**Task details**
Only the number is wanted: how many lines hold the word "empty"?

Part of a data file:
────
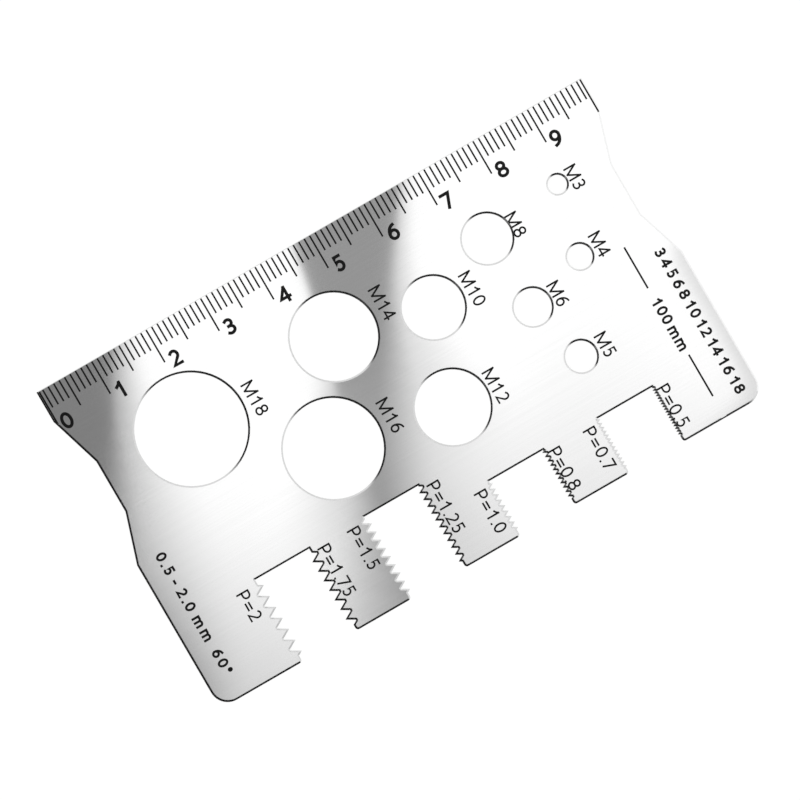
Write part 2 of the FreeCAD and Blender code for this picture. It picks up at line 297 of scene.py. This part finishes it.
# Each sign: room before it, width between its outer centre lines, room after it, all as shares of the
# letters' height, and strokes across that width and height from (0, 0) to (1, 1)
SIX = [ring(0.5, 0.31, 0.5, 0.31), arc(1.0, 0.31, 1.0, 0.69, 180, 98)]
NINE = [[(1 - x, 1 - y) for x, y in stroke] for stroke in SIX]
SIGNS = {
    "0": (0.07, 0.52, 0.06, [ring(0.5, 0.5, 0.5, 0.5)]),
    "1": (0.15, 0.24, 0.25, [[(0, 0.74), (0.55, 0.84), (0.85, 0.94)], [(1, 1), (1, 0)]]),
    "2": (0.09, 0.47, 0.09, [arc(0.48, 0.7, 0.48, 0.3, 138, -38) + [(0, 0), (1, 0)]]),
    "3": (0.1, 0.42, 0.1, [
        arc(0.45, 0.76, 0.5, 0.24, 132, -90) + [(0.35, 0.52)],
        arc(0.42, 0.26, 0.58, 0.26, 75, -132),
    ]),
    "4": (0.02, 0.56, 0.07, [[(0.76, 0), (0.76, 1)], [(0.68, 0.93), (0.0, 0.27), (1, 0.27)]]),
    "5": (0.1, 0.42, 0.1, [[(0.92, 1), (0.18, 1), (0.1, 0.52)] + arc(0.44, 0.31, 0.56, 0.31, 120, -128)]),
    "6": (0.1, 0.475, 0.09, SIX),
    "7": (0.08, 0.48, 0.08, [[(0, 1), (1, 1), (0.34, 0)]]),
    "8": (0.07, 0.505, 0.07, [ring(0.5, 0.76, 0.43, 0.24), ring(0.5, 0.26, 0.5, 0.26)]),
    "9": (0.09, 0.475, 0.1, NINE),
    "M": (0.1, 0.885, 0.1, [
        [(0, 0), (0, 1)], [(0.03, 0.95), (0.5, 0.03)], [(0.5, 0.03), (0.97, 0.95)], [(1, 1), (1, 0)],
    ]),
    "P": (0.1, 0.505, 0.1, [[(0, 0), (0, 1), (0.45, 1)] + arc(0.48, 0.7, 0.52, 0.3, 90, -90) + [(0, 0.4)]]),
    "m": (0.1, 0.82, 0.1, [
        [(0, 0), (0, 0.72)],
        [(0, 0.5)] + arc(0.25, 0.5, 0.25, 0.22, 180, 0) + [(0.5, 0)],
        [(0.5, 0.5)] + arc(0.75, 0.5, 0.25, 0.22, 180, 0) + [(1, 0)],
    ]),
    "=": (0.1, 0.49, 0.1, [[(0, 0.25), (1, 0.25)], [(0, 0.56), (1, 0.56)]]),
    "-": (0.05, 0.22, 0.05, [[(0, 0.36), (1, 0.36)]]),
    ".": (0.08, 0.01, 0.05, [[(0, 0), (1, 0)]]),
    "°": (0.08, 0.2, 0.08, [ring(0.5, 0.84, 0.5, 0.16)]),
    " ": (0.0, 0.0, 0.2, []),
}


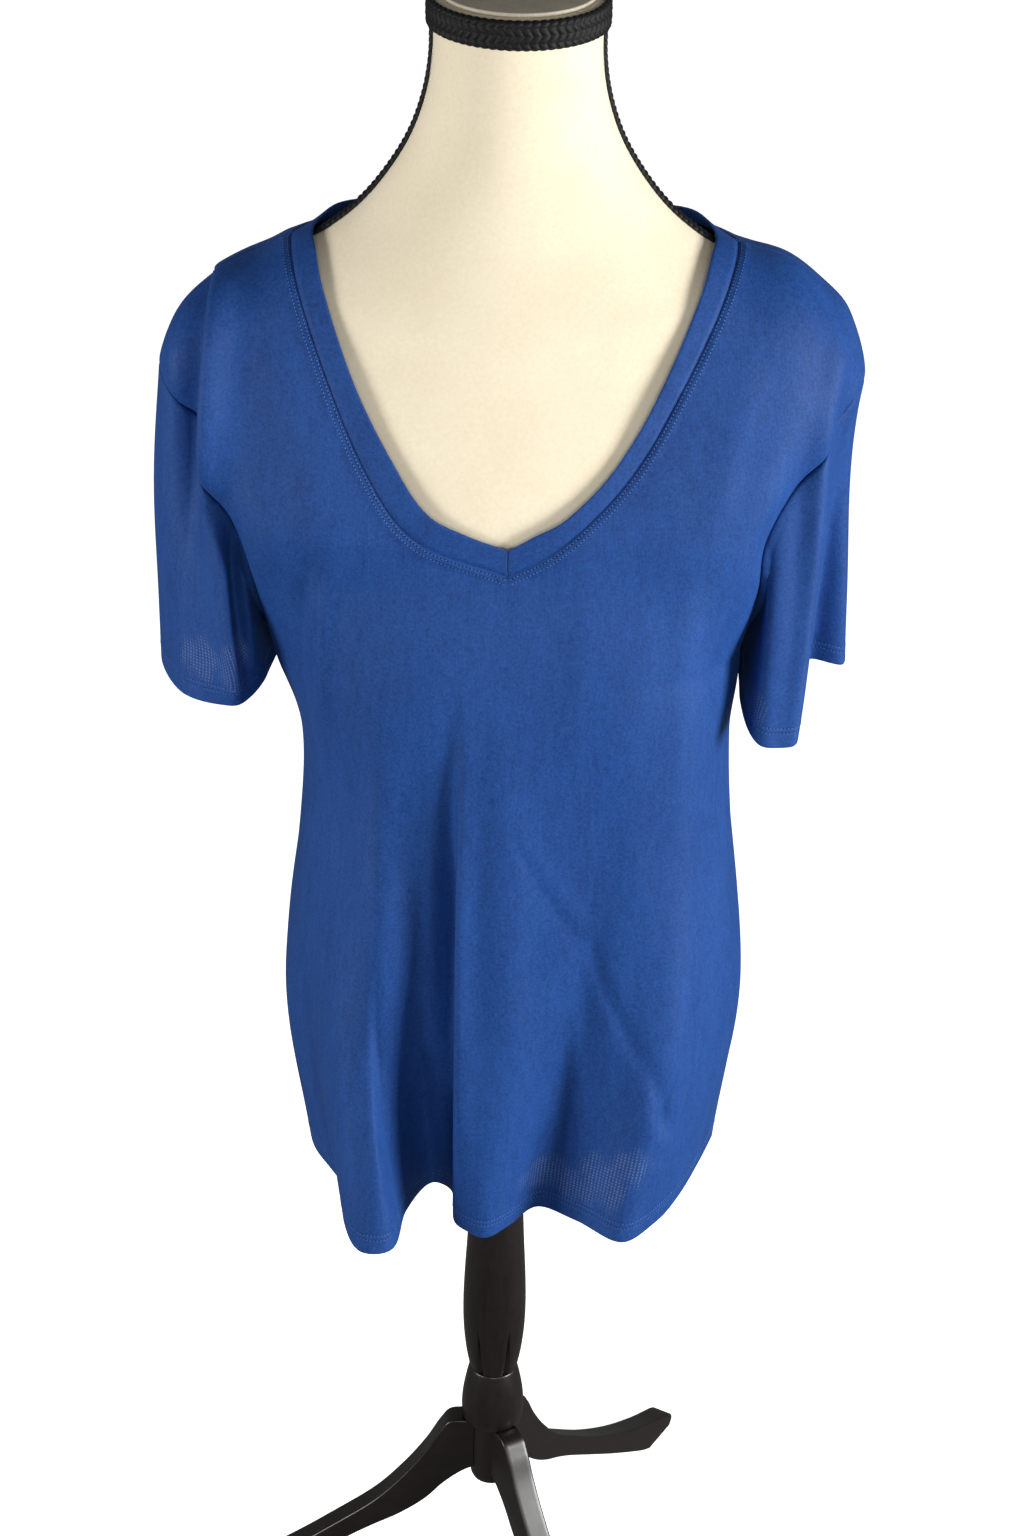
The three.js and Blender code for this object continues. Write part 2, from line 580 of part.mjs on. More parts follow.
// The table's rings, and one more between each two from the arm plates up.
const ARM_PLATE = FORM_RINGS.findIndex(({ ring }) => ring === 'arm plate');
const formPlaces = FORM_RINGS.flatMap((_, i) => (i < ARM_PLATE ? [i] : [i, i + 0.5])).slice(0, -1);

function formGeometry() {
  const turns = steps(0, 2 * Math.PI, FORM_COLUMNS);
  return loftGeometry(formPlaces.map((place) => turns.map((turn) => formPoint(place, turn))));
}

// A band along the side line of the form, from the neck trim down over the shoulder, on the
// form's own surface and half its thickness and a touching gap off it.
function sideTrimGeometry(side) {
  const middleTurn = side > 0 ? 0 : Math.PI;
  const places = formPlaces.filter((place) => place >= SIDE_TRIM.from && place <= SIDE_TRIM.to);
  const rows = places.map((place) => (
    [-1, 0, 1].map((edge) => {
      const turn = middleTurn + edge * SIDE_TRIM.halfTurn;
      const point = formPoint(place, turn);
      const step = 0.01;
      const round = formPoint(place, turn + step).sub(point);
      const up = formPoint(place + step, turn).sub(formPoint(place - step, turn));
      return point.addScaledVector(round.cross(up).normalize(), TOUCH + SIDE_TRIM.thickness / 2);
    })
  ));
  return wallGeometry([rows], SIDE_TRIM.thickness, sharedNormals([[rows]]));
}

function baseBoardGeometry() {
  const turns = steps(0, 2 * Math.PI, FORM_COLUMNS);
  const outlineAt = (z) => turns.map((turn) => formPoint(0, turn, -BASE_BOARD.inset).setZ(z));
  return loftGeometry([outlineAt(BASE_BOARD.bottom), outlineAt(BASE_BOARD.top)]);
}

// ---------------------------------------------------------------- turned and sawn pieces
const TURNED_SEGMENTS = 24;

// A turned solid about the Z axis. grow makes it larger all round, to cut room for it.
function turnedGeometry(profile, grow = 0) {
  const outline = profile.map(({ radius, height }) => new THREE.Vector2(radius + grow, height));
  outline[0].y -= grow;
  outline[outline.length - 1].y += grow;
  const first = new THREE.Vector2(0, outline[0].y);
  const last = new THREE.Vector2(0, outline[outline.length - 1].y);
  return new THREE.LatheGeometry([first, ...outline, last], TURNED_SEGMENTS).rotateX(Math.PI / 2);
}

function neckTrimGeometry() {
  const { inner, outer, bottom, top } = NECK_TRIM;
  const loop = [[inner, bottom], [outer, bottom], [outer, top], [inner, top], [inner, bottom]];
  const profile = loop.map(([radius, height]) => new THREE.Vector2(radius, height));
  return new THREE.LatheGeometry(profile, FORM_COLUMNS).rotateX(Math.PI / 2);
}

function toSolid(geometry) {
  const bare = geometry.clone();
  bare.deleteAttribute('normal');
  bare.deleteAttribute('uv');
  const merged = mergeVertices(bare);
  return new wasm.Manifold(new wasm.Mesh({
    numProp: 3,
    vertProperties: new Float32Array(merged.attributes.position.array),
    triVerts: new Uint32Array(merged.index.array),
  }));
}

function toGeometry(solid) {
  const mesh = solid.getMesh();
  const geometry = new THREE.BufferGeometry();
  geometry.setAttribute('position', new THREE.BufferAttribute(mesh.vertProperties, 3));
  geometry.setIndex(new THREE.BufferAttribute(mesh.triVerts, 1));
  return geometry;
}

// A leg is sawn from a plank, and its inner end is hollowed to fit the hub and the collar.
function legGeometry(turn) {
  const edge = (rows) => {
    const points = rows.map(({ reach, height }) => new THREE.Vector2(reach, height));
    return new THREE.SplineCurve(points).getPoints(2 * (rows.length - 1));
  };
  const outline = [...edge(LEG_TOP), ...edge(LEG_BOTTOM)];
  for (const point of outline) point.y = Math.max(0, point.y);
  const plank = new THREE.ExtrudeGeometry(new THREE.Shape(outline), { depth: PLANK, bevelEnabled: false })
    .translate(0, 0, -PLANK / 2)
    .rotateX(Math.PI / 2)
    .rotateZ(radians(turn));
  return toGeometry(toSolid(plank)
    .subtract(toSolid(turnedGeometry(HUB_PROFILE, LEG_FIT)))
    .subtract(toSolid(turnedGeometry(COLLAR_PROFILE, LEG_FIT))));
}

// ---------------------------------------------------------------- materials
const finish = (color, roughness) => new THREE.MeshStandardMaterial({ color, roughness });
const knit = finish(0x264e91, 0.62);
const cream = finish(0xe9dcc0, 0.85);
const braid = finish(0x0b0b0c, 0.8);
const disc = finish(0xb3a78f, 0.6);
const board = finish(0xb08d5e, 0.7);
const blackWood = finish(0x14110f, 0.35);

// ---------------------------------------------------------------- the whole object
const model = new THREE.Group();

function add(name, geometry, material) {
  const mesh = new THREE.Mesh(geometry, material);
  mesh.name = name;
  model.add(mesh);
}

const shirt = {
  front: frontSheet(),
  back: backSheet(),
  sleeve_left: sleeveSheet(1, LEFT_CUFF),
  sleeve_right: sleeveSheet(-1, RIGHT_CUFF),
  neckband: neckbandSheet(),
};
const seamNormals = sharedNormals(Object.values(shirt));
for (const [name, sheet] of Object.entries(shirt)) {
  add(name, wallGeometry(sheet, name === 'neckband' ? BAND : KNIT, seamNormals), knit);
}

add('form_torso', formGeometry(), cream);
add('form_base', baseBoardGeometry(), board);
add('neck_trim', neckTrimGeometry(), braid);
add('neck_disc', turnedGeometry([
  { radius: NECK_DISC.radius, height: NECK_DISC.bottom },
  { radius: NECK_DISC.radius, height: NECK_DISC.top },
]), disc);
add('side_trim_left', sideTrimGeometry(1), braid);
add('side_trim_right', sideTrimGeometry(-1), braid);

add('pole', turnedGeometry(POLE_PROFILE), blackWood);
add('pole_collar', turnedGeometry(COLLAR_PROFILE), blackWood);
add('hub', turnedGeometry(HUB_PROFILE), blackWood);
LEG_TURNS.forEach((turn, i) => add(`leg_${i + 1}`, legGeometry(turn), blackWood));

// The origin is on the floor, under the middle of the whole object's box.
const box = new THREE.Box3().setFromObject(model);
model.position.set(-(box.min.x + box.max.x) / 2, -(box.min.y + box.max.y) / 2, -box.min.z);
const part = new THREE.Group();
part.add(model);
part.updateMatrixWorld(true);

export default part;
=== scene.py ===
# %% [markdown]
# # A v-neck t-shirt on a dress form
#
# A woman's fine-knit t-shirt hangs on a limbless dress form, on a turned black stand. The frame
# already holds every piece as a plain solid at its true place. This lesson gives each piece its
# real surface: cloth with turned hems, stitching and soft folds, a jersey-covered form, plaited
# braid, and lacquered wood. Every surface is a formula on a grid of two parameters, worked out
# as whole numpy arrays in millimetres about the pole's axis, and put into the frame in metres.

import bpy
import numpy as np
from mathutils import Matrix, Vector


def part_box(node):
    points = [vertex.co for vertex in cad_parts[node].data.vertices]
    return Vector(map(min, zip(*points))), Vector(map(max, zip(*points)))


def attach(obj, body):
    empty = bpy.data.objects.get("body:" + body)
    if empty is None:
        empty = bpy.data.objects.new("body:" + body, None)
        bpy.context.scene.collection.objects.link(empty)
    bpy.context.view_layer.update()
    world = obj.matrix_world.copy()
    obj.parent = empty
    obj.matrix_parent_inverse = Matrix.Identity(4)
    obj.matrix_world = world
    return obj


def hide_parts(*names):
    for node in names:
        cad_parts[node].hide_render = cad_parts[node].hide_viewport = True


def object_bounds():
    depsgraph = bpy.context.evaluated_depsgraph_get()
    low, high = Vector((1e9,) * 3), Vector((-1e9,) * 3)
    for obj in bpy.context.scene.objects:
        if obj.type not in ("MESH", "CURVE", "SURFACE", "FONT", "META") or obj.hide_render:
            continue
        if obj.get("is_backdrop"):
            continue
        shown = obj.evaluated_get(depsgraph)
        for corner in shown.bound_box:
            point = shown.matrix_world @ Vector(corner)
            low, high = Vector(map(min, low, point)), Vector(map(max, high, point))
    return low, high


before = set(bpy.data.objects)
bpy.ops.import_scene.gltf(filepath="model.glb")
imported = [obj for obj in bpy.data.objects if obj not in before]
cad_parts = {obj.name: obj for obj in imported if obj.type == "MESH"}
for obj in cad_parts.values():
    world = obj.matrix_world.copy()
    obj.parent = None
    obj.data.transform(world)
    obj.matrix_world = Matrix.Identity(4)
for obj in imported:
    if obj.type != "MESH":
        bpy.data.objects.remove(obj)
cad_bounds = [list(corner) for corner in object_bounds()]

pole_low, pole_high = (1000 * np.array(corner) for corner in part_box("pole"))
AXIS = np.array([(pole_low[0] + pole_high[0]) / 2, (pole_low[1] + pole_high[1]) / 2, 0.0])
print("nodes:", len(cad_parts), "pole axis at", AXIS.round(2), "mm")

# %% [markdown]
# ## Curves, grids and meshes
#
# A tailor's block is a short table of measures with smooth curves drawn through them. The same
# is done here: a cubic through the rows of a table, which keeps each row's own value. Grids of
# points are then joined to meshes, and points that two grids share are made one, so that a
# panel has no slit down its middle.

# %% Curves through tables
def through(places, values, at):
    """A smooth curve through a table, read at any places. Between two rows it is the cubic that
    starts and ends on their values with their slopes, and a row's slope is that of the straight
    line between the rows on its two sides."""
    places, values, at = (np.asarray(each, float) for each in (places, values, at))
    rows = np.arange(len(places))
    low, high = np.maximum(rows - 1, 0), np.minimum(rows + 1, len(rows) - 1)
    slopes = ((values[high] - values[low]).T / (places[high] - places[low])).T
    i = np.clip(np.searchsorted(places, at, side="right") - 1, 0, len(rows) - 2)
    span = places[i + 1] - places[i]
    u = (at - places[i]) / span
    if values.ndim > 1:
        span, u = span[..., None], u[..., None]
    ends = values[i] + (values[i + 1] - values[i]) * u * u * (3 - 2 * u)
    return ends + span * (u * (1 - u) ** 2 * slopes[i] - u * u * (1 - u) * slopes[i + 1])


def round_loop(places, values, at):
    """The same for a table that closes on itself after a place of 1."""
    places, values = np.asarray(places, float), np.asarray(values, float)
    places = np.concatenate([places[-2:] - 1, places, places[:2] + 1])
    return through(places, np.concatenate([values[-2:], values, values[:2]]), at)


def with_corner(values, at, corner):
    """The same by row numbers, for a curve that turns a sharp corner at one row."""
    rows = np.arange(len(values))
    below = through(rows[: corner + 1], values[: corner + 1], np.minimum(at, corner))
    above = below
    if corner < len(values) - 1:
        above = through(rows[corner:], values[corner:], np.maximum(at, corner))
    return np.where(np.asarray(at) <= corner, below, above)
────
**The reply**
5